Sample means \((\overline{X})\) are more normal than individual observations \(X_i\).
Roll a fair die 3 times 🎲🎲 🎲 independently to obtain 3 values from the population \(\{1, 2, 3, 4, 5, 6\}\).
Repeat the process 10,000 times and plot the histogram of the sampling mean.


Suppose \((X_1, \dots, X_n)\) is the random sample from a population distribution with mean \(\mu\) and standard deviation \(\sigma\).
The mean of the sampling distribution of the sample mean, \(\overline{X} = \frac{\sum_{i=1}^nX_i}{n}\), is \(\mu_{\overline{X}} = \mu\) .
The standard deviation of the sampling distribution of the sample mean \(\overline{X}\) is \(\sigma_{\overline{X}} = \frac{\sigma}{\sqrt{n}}\) .
If the population distribution is \(N(\mu, \sigma^2)\) , the sampling distribution of \(\overline{X}\) is exactly \(N\left(\mu, \frac{\sigma^2}{n} \right)\) .
For a single random variable \(X \sim N(\mu, \sigma^2)\), \(Z = \frac{X - \mu}{\sigma} \sim N(0, 1)\).
For the sample mean of \(n\) variables, \(\overline{X} \sim N(\mu_{\overline{X}}, \sigma^2_{\overline{X}}) = N(\mu, \frac{\sigma^2}{n})\), and hence
\[Z = \frac{\overline{X} - \mu_{\overline{X}}}{\sigma_{\overline{X}}} = \frac{\overline{X} - \mu}{\sigma/\sqrt{n}} \sim N(0, 1)\]
Psychomotor retardation scores for a group of patients have a normal distribution with a mean of 930 and a standard deviation of 130.
What is the probability that the mean retardation score of a random sample of 20 patients was between 900 and 960?

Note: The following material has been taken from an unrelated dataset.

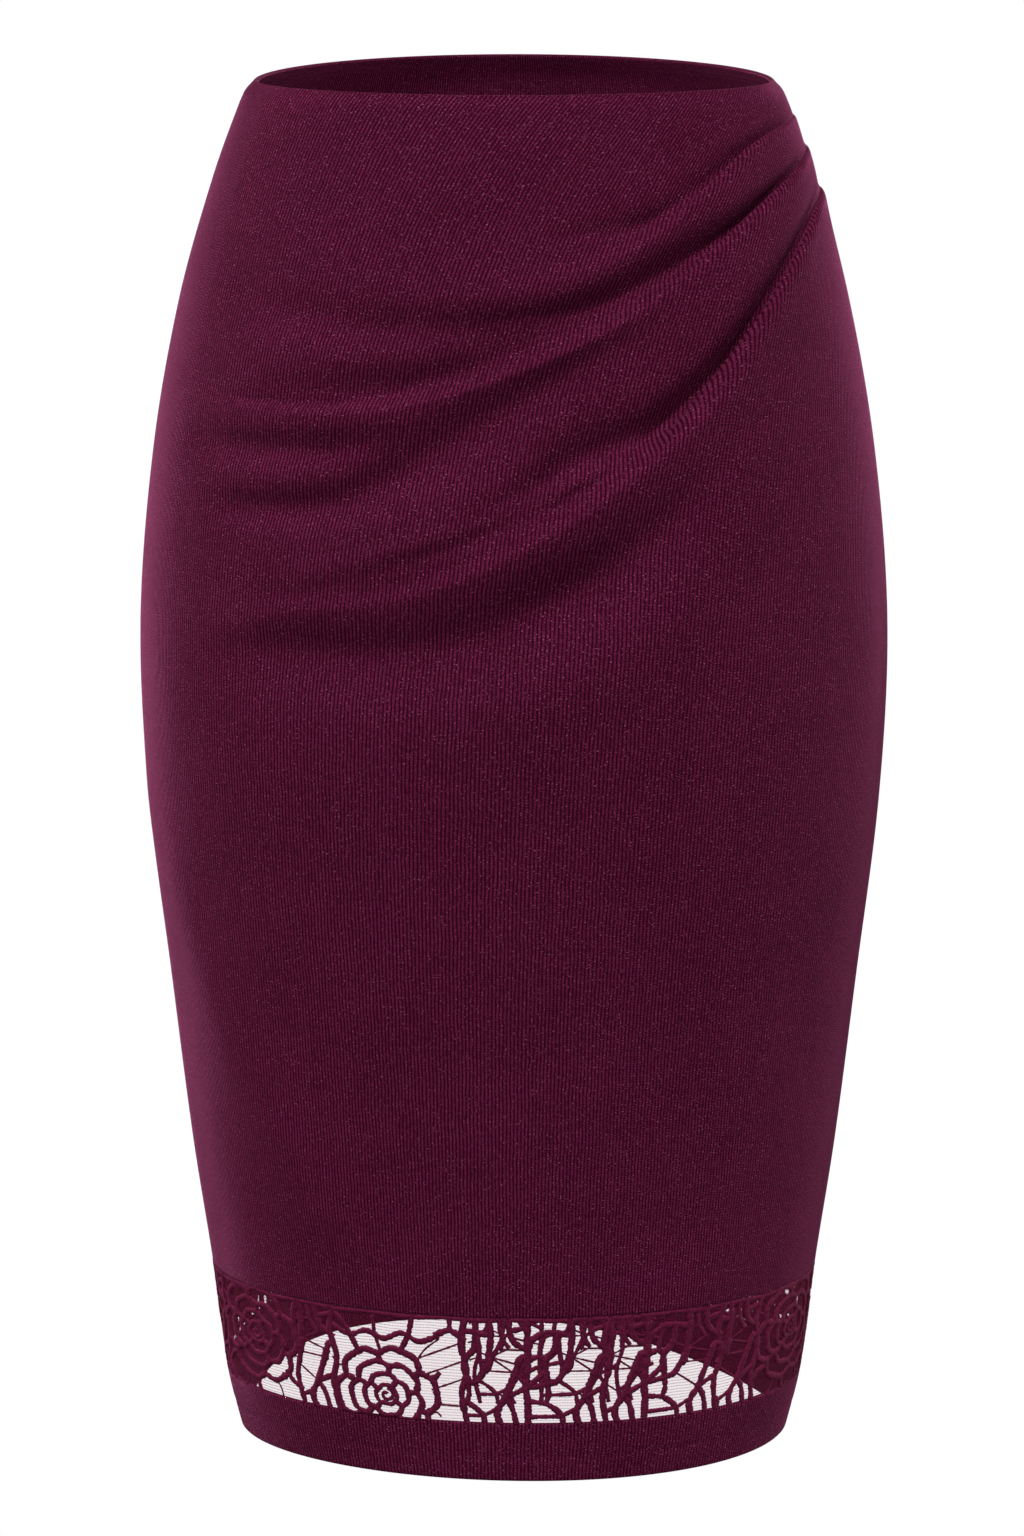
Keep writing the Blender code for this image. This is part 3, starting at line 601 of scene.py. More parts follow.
@dataclass(frozen=True)
class KnitFinish:
    """Fine rib knit with leaning dashed ribs, painted shade in the grooves between ribs and stitches, and
    light specks painted as glints. Reads the cloth's UV map in metres.
    """

    name: str = "rib_knit"
    rib: float = 1.42 * MM
    stitch: float = 1.25 * MM
    slope: float = 0.9
    sway: float = 0.9
    sway_scale: float = 60.0
    dash_depth: float = 0.62
    stitch_spread: float = 0.70
    fuzz: float = 0.4
    fuzz_scale: float = 1500.0
    patch_scale: float = 22.0
    # colour in the grooves between ribs and stitches: painted shade
    groove: Colour = (0.0260, 0.0008, 0.0085)
    yarn: Colour = (0.1200, 0.0110, 0.0430)
    # light specks painted as glints of the fibres
    painted_glint: Colour = (0.3000, 0.0900, 0.1750)
    fleck_scale: float = 1350.0
    fleck_cover: float = 0.7
    relief: float = 0.15 * MM
    nap: Nap = Nap(0.80, 0.02, 0.34, 0.26, (1.0, 0.24, 0.54))

    def build(self) -> bpy.types.Material:
        """Makes the material."""
        tree = Nodes.material(self.name)
        uv = tree.add("UVMap", uv_map=CLOTH_MAP).outputs[0]
        parts = tree.add("SeparateXYZ", {0: uv}).outputs
        sway = tree.math("MULTIPLY", tree.noise(uv, self.sway_scale, 3.0), self.sway)
        across = tree.math("ADD", tree.math("DIVIDE", parts[0], self.rib), sway)
        rib = tree.math("FLOOR", across)
        shift = tree.add("TexWhiteNoise", {"W": rib}, noise_dimensions="1D").outputs[0]
        along = tree.math("ADD", tree.math("DIVIDE", parts[1], self.stitch), shift)
        along = tree.math("MULTIPLY_ADD", across, self.slope, along)
        cell = tree.add("CombineXYZ", {0: rib, 1: tree.math("FLOOR", along)}).outputs[0]
        chance = tree.add("TexWhiteNoise", {"Vector": cell}, noise_dimensions="2D").outputs[0]
        ridge = tree.ramp(tree.math("PINGPONG", across, 0.5), 0.07, 0.40)
        dash = tree.ramp(tree.math("PINGPONG", along, 0.5), 0.02, 0.34)
        dash = tree.math("MULTIPLY_ADD", dash, self.dash_depth, 1 - self.dash_depth)
        fuzz = tree.noise(uv, self.fuzz_scale, 3.0)
        patch = tree.noise(uv, self.patch_scale, 4.0)
        yarn = tree.math("MULTIPLY", ridge, dash)
        height = tree.math("MULTIPLY_ADD", fuzz, self.fuzz, yarn)
        # The colour is painted darker where the ribs and stitches dip, as shade in the grooves, over
        # random tone by stitch, fuzz and patch.
        tone = tree.math("MULTIPLY", yarn, tree.math("MULTIPLY_ADD", chance, self.stitch_spread, 0.62))
        tone = tree.math("MULTIPLY", tone, tree.ramp(fuzz, 0.32, 0.68, 0.35, 1.65))
        tone = tree.math("MULTIPLY", tone, tree.ramp(patch, 0.30, 0.70, 0.86, 1.14))
        colour = tree.blend(tone, self.groove, self.yarn)
        # Painted glints: light specks scattered over the knit.
        spark = tree.ramp(tree.noise(uv, self.fleck_scale, 0.0), 0.70, 0.81)
        colour = tree.blend(tree.math("MULTIPLY", spark, self.fleck_cover), colour, self.painted_glint)
        return self.nap.finish(tree, colour, height, self.relief)


@dataclass(frozen=True)
class CordFinish:
    """Embroidered lace cord: fine thread, soft and slightly speckled, the light specks painted as glints.
    """

    name: str = "lace_cord"
    deep: Colour = (0.0420, 0.0016, 0.0120)
    thread: Colour = (0.1450, 0.0105, 0.0450)
    # light specks painted as glints of the thread
    painted_glint: Colour = (0.3400, 0.0800, 0.1800)
    fleck_scale: float = 1300.0
    fleck_cover: float = 0.55
    grain_scale: float = 1700.0
    patch_scale: float = 160.0
    relief: float = 0.18 * MM
    nap: Nap = Nap(0.75, 0.06, 0.10, 0.28, (1.0, 0.26, 0.56))

    def build(self) -> bpy.types.Material:
        """Makes the material."""
        tree = Nodes.material(self.name)
        place = tree.add("TexCoord").outputs["Object"]
        grain = tree.noise(place, self.grain_scale, 3.0)
        patch = tree.ramp(tree.noise(place, self.patch_scale, 2.0), 0.25, 0.75, 0.6, 1.0)
        tone = tree.math("MULTIPLY", tree.ramp(grain, 0.30, 0.70), patch)
        colour = tree.blend(tone, self.deep, self.thread)
        # Painted glints: light specks scattered over the cord.
        spark = tree.noise(place, self.fleck_scale, 1.0)
        spark = tree.ramp(spark, 0.70, 0.80, 0.0, self.fleck_cover)
        colour = tree.blend(spark, colour, self.painted_glint)
        return self.nap.finish(tree, colour, grain, self.relief)


@dataclass(frozen=True)
class NetFinish:
    """Sheer net with fine level threads. Reads the cloth's UV map in metres."""

    name: str = "sheer_net"
    pitch: float = 1.45 * MM
    upright_pitch: float = 0.75 * MM
    upright_cover: float = 0.35
    sway: float = 0.8
    sway_scale: float = 70.0
    fuzz_scale: float = 900.0
    thread: Colour = (0.095, 0.007, 0.020)
    veil: Colour = (0.985, 0.945, 0.960)
    roughness: float = 0.8
    specular: float = 0.1
    sparse: float = 0.05
    dense: float = 0.34

    def build(self) -> bpy.types.Material:
        """Makes the material."""
        tree = Nodes.material(self.name)
        uv = tree.add("UVMap", uv_map=CLOTH_MAP).outputs[0]
        parts = tree.add("SeparateXYZ", {0: uv}).outputs
        sway = tree.math("MULTIPLY", tree.noise(uv, self.sway_scale, 2.0), self.sway)
        level = tree.math("ADD", tree.math("DIVIDE", parts[1], self.pitch), sway)
        line = tree.ramp(tree.math("PINGPONG", level, 0.5), 0.30, 0.46)
        upright = tree.math("PINGPONG", tree.math("DIVIDE", parts[0], self.upright_pitch), 0.5)
        mesh = tree.math("MULTIPLY", tree.ramp(upright, 0.30, 0.48), self.upright_cover)
        cover = tree.math("MAXIMUM", line, mesh)
        fuzz = tree.ramp(tree.noise(uv, self.fuzz_scale), 0.3, 0.7, 0.5, 1.0)
        cover = tree.math("MULTIPLY", cover, fuzz)
        cover = tree.math("MULTIPLY_ADD", cover, self.dense, self.sparse)
        cloth = tree.add(
            "BsdfPrincipled",
            {
                "Base Color": (*self.thread, 1.0),
                "Roughness": self.roughness,
                "Specular IOR Level": self.specular,
            },
        )
        clear = tree.add("BsdfTransparent", {"Color": (*self.veil, 1.0)})
        shader = tree.add("MixShader", {0: cover, 1: clear.outputs[0], 2: cloth.outputs[0]})
        return tree.finish(shader.outputs[0])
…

\[\small \begin{align} P(900 < \overline{X} < 960) &= P\left( \frac{900-930}{130/\sqrt{20}} < \frac{\overline{X}-930}{130/\sqrt{20}} < \frac{960-930}{130/\sqrt{20}}\right)=P(-1.03 < Z < 1.03)\\ &=P(Z < 1.03) - P(Z < -1.03) \end{align}\]
If \(X_i \stackrel{iid}{\sim} N(\mu, \sigma^2)\) , then \(\overline{X} \sim N\left(\mu, \frac{\sigma^2}{n} \right)\).
What if the population distribution is NOT normal?
The central limit theorem (CLT) gives us the answer!
Central Limit Theorem (CLT):
Suppose \(\overline{X}\) is from a random sample of size \(n\) and from a population distribution having mean \(\mu\) and standard deviation \(\sigma < \infty\).
As \(n\) increases, the sampling distribution of \(\overline{X}\) looks more and more like \(N(\mu, \sigma^2/n)\), regardless of the distribution from which we are sampling!

Many well-developed statistical methods are based on normal distribution assumption.
With CLT, we can use those methods even if we are sampling from a non-normal distribution, or we have no idea of the population distribution, provided that the sample size is large.
Suppose that selling prices of houses in Milwaukee are known to have a mean of $382,000 and a standard deviation of $150,000.
In 100 randomly selected sales, what is the probability the average selling price is more than $400,000?

Since the sample size is fairly large \((n = 100)\), by CLT, the sampling distribution of the average selling price is approximately normal with mean 382,000 and SD \(150,000 / \sqrt{100}\).
\(P(\overline{X} > 400000) = P\left(\frac{\overline{X} - 382000}{150000/\sqrt{100}} > \frac{400000 - 382000}{150000/\sqrt{100}}\right) \approx P(Z > 1.2)\) where \(Z \sim N(0, 1)\).